The Toads of St Crispin's
Fire, droughts, groundworks, new builds, being flattened - one of the largest communities of toads in Northamptonshire has been facing a real threat of extinction. Until local people stepped in!
For many years an important population of toads had been migrating back to breed at a large reservoir on the former site of an old pioneering psychiatric hospital at St Crispin’s (formerly known as Berrywood) in Northampton – with a nearby wood providing the perfect habitat for hibernation and foraging. But soon after the hospital was closed in 1995, its extensive grounds were sold for housing and the toads’ reservoir was filled in. A fire in the main house followed and, despite the toads’ finding an area of water elsewhere on the site, they were still having to navigate a busy road with kerbs and drains to get there with many not surviving the journey. Now however, after the intervention of local residents including David Baker, a CPRE volunteer, and Anissa Beale, together with the UK amphibian charity Froglife, the toads have been reprieved and now have a new home.
Working closely with both the local community and the council, David and Anissa approached Froglife to develop an impact assessment and site proposal for the creation of a new breeding site for the toads within their existing hibernation area of Berrywood woods. A suitable site was found and a 15m x10m pond dug – of sufficient size to support this toad population - and it was finally completed in February 2020, just before lockdown and the traditional toad migration/breeding season. However, not quite ‘out of the woods’ yet, with water levels needing to rise naturally to suitable levels, some toads, finding the new pond to their liking, had already laid spawn in these dangerously low levels. David, Anissa and some of the other toad patrollers stepped in to rescue the new toadspawn from drying out and hand reared a large number of the toadlets at home before releasing them back near the site in batches in the summer of 2020.
The toads’ subsequent breeding season in spring this year has been successful and a large number of toadlets (as well as newts and diving beetles) has recently been recorded in the pond, with the toads due to make their way from the pond into the surrounding woods over the coming few months. David, Anissa, local volunteers and Froglife are now due to complete the project over the summer with the planting of a native mix of vegetation around the pond perimeter, the building of hibernacula and training on amphibian ID.

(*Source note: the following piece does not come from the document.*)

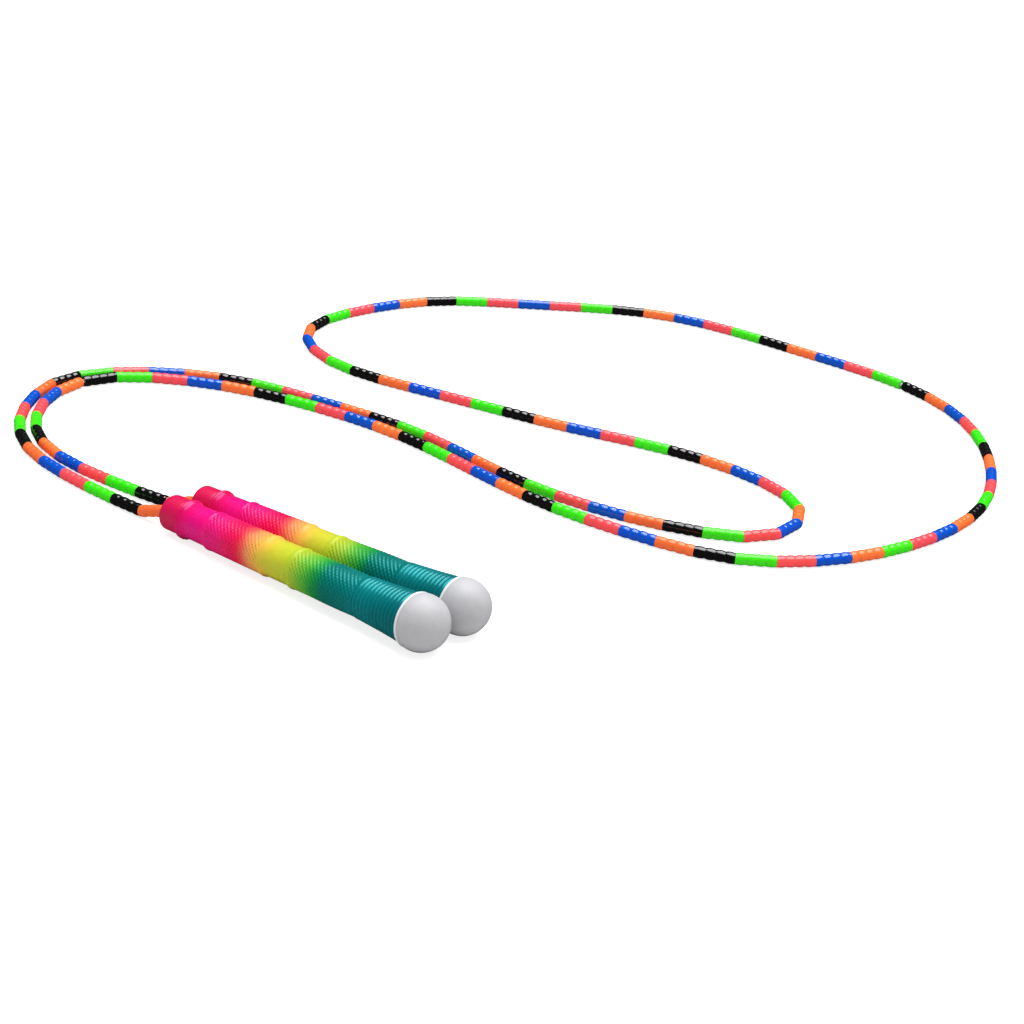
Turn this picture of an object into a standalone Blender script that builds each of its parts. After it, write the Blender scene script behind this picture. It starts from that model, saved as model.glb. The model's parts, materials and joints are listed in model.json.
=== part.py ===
"""A beaded jump rope with two long handles, lying on a floor at z = 0, in metres.

The handles lie side by side along X, their ball ends at +X and their mouths at -X.
The rope leaves one mouth, runs round the floor in loose loops and goes into the other.
"""

import math

import bmesh
import bpy
import numpy as np
from mathutils import Vector

# ---- Driving dimensions ------------------------------------------------------------

GAP = 0.0003  # kept between solids that touch on the real object

# Cord and beads
BEAD_COUNT = 127
BEAD_RADIUS = 0.0038
BORE_RADIUS = 0.0019
CORD_RADIUS = 0.0015
WIDE_GAP = 0.0030  # bare cord that shows after each bead in WIDE_GAP_AFTER
WIDE_GAP_AFTER = (76, 116)
MOUTH_GAPS = (0.0014, 0.0014)  # bare cord between each mouth and its nearest bead
ROPE_SIDES = 2  # bevel resolution, which gives eight sides
MOST_IN_RUN = 6  # beads joined in one solid
RUN_COLOURS = ("bead_orange", "bead_black", "bead_green", "bead_coral", "bead_blue")

# Handle: s is the distance from the mouth's face along the handle's own axis
BALL_RADIUS = 0.0165
BALL_S = 0.2065  # centre of the ball
HANDLE_STEPS = 24  # sides of a turned part
RIM_S, RIM_RADIUS, RIM_WIDTH = 0.2010, 0.0162, 0.0018
SHELL_WALL = 0.0022  # of the hollow ball
COLLAR_LENGTH, COLLAR_RADIUS, COLLAR_ROUND = 0.0142, 0.0109, 0.0012
CORD_HOLE_RADIUS = 0.0024
COLLAR_WALL = 0.0030  # the mouth's end wall
GRIP_BORE_RADIUS = 0.0086
SPIGOT_RADIUS, SPIGOT_BORE_RADIUS = 0.0083, 0.0063
SPIGOT_LENGTH = 0.0110
BALL_SPIGOT_LENGTH = 0.0150
WASHER_RADIUS, WASHER_HOLE_RADIUS, WASHER_THICK = 0.0052, 0.0020, 0.0010
KNOT_RADIUS, KNOT_LENGTH = 0.0042, 0.0080

# Outer shape of the grip from its front lip to its ball end, as (s, radius)
LIP_S, LIP_RADIUS = 0.0160, 0.01225
GRIP_END = RIM_S - GAP
GRIP_OUTLINE = (
    (COLLAR_LENGTH + GAP, 0.0110),  # front edge
    (0.0150, 0.0120),  # narrow front lip
    (LIP_S, LIP_RADIUS),
    (0.0170, 0.0120),
    (0.0183, 0.0110),
    (0.0197, 0.0107),
    (0.0384, 0.0109),  # smooth band
    (0.0391, 0.0119),  # first thin ring
    (0.0401, 0.0120),
    (0.0408, 0.0117),
    (0.0862, 0.0121),  # first knurled length
    (0.0869, 0.0124),  # second ring
    (0.0879, 0.0124),
    (0.0888, 0.0116),
    (0.1098, 0.0117),  # smooth middle band
    (0.1107, 0.0124),  # third ring
    (0.1120, 0.0125),
    (0.1128, 0.0120),
    (0.1260, 0.0121),  # second knurled length
    (0.1400, 0.0124),
    (0.1510, 0.0124),
    (0.1636, 0.0122),
    (0.1643, 0.0126),
    (0.1845, 0.0138),  # ribbed length, which flares
    (GRIP_END - 0.0008, 0.0151),
    (GRIP_END, 0.0148),
)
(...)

This has been a fantastic collaborative project that has succeeded in its aim to save the Toads of St Crispin’s with the creation of a new breeding pond and enhanced terrestrial habitat. It has highlighted how community action, in partnership with local councils (in this case Northampton Borough Council) and charities (Froglife), can result in real progress on the ground and the safeguarding of important natural habitats and wildlife. We hope that this project will generate interest in the importance of the wildlife right on our doorstep and that it will encourage people – young and old - to get involved in wildlife conservation.